■ Direction: Identify and pull out each line of the entries in which "object" occurs.

[Collection entries]
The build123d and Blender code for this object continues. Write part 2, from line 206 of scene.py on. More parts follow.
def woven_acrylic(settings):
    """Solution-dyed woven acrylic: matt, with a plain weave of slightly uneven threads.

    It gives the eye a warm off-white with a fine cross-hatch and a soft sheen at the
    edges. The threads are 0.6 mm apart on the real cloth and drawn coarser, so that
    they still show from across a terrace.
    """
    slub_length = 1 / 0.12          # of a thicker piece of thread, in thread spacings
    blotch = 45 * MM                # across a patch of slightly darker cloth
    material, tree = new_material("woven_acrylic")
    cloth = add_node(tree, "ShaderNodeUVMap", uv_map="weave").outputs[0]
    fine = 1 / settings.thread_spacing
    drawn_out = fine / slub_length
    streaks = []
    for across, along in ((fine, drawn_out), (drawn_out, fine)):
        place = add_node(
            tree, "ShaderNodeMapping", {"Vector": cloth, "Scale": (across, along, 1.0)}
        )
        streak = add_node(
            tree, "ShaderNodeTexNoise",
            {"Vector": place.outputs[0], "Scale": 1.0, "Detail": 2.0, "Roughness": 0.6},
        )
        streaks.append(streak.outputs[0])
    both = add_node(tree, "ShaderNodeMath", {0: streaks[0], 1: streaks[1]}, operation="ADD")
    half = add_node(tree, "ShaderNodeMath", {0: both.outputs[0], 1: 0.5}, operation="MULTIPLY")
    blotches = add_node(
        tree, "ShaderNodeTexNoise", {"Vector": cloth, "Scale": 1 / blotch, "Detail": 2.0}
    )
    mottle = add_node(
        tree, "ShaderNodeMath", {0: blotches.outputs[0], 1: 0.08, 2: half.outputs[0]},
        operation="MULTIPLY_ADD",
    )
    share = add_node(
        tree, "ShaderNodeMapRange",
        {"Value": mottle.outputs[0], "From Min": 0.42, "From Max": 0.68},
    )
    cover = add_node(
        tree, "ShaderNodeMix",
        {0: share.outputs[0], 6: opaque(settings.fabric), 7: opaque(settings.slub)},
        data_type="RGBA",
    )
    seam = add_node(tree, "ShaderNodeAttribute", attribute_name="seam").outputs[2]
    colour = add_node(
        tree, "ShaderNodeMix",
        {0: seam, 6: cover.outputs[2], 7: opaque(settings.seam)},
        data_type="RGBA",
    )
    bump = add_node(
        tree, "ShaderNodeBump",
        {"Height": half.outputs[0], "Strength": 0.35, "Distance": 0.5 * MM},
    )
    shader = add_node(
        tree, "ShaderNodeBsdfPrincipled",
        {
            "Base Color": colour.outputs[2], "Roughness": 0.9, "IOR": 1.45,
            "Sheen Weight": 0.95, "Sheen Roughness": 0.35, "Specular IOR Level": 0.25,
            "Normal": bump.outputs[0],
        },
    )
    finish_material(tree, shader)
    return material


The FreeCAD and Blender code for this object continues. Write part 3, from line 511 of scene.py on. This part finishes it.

■ Response for this exercise:
The build123d and Blender code for this object continues. Write part 2, from line 206 of scene.py on. More parts follow.
The FreeCAD and Blender code for this object continues. Write part 3, from line 511 of scene.py on. This part finishes it.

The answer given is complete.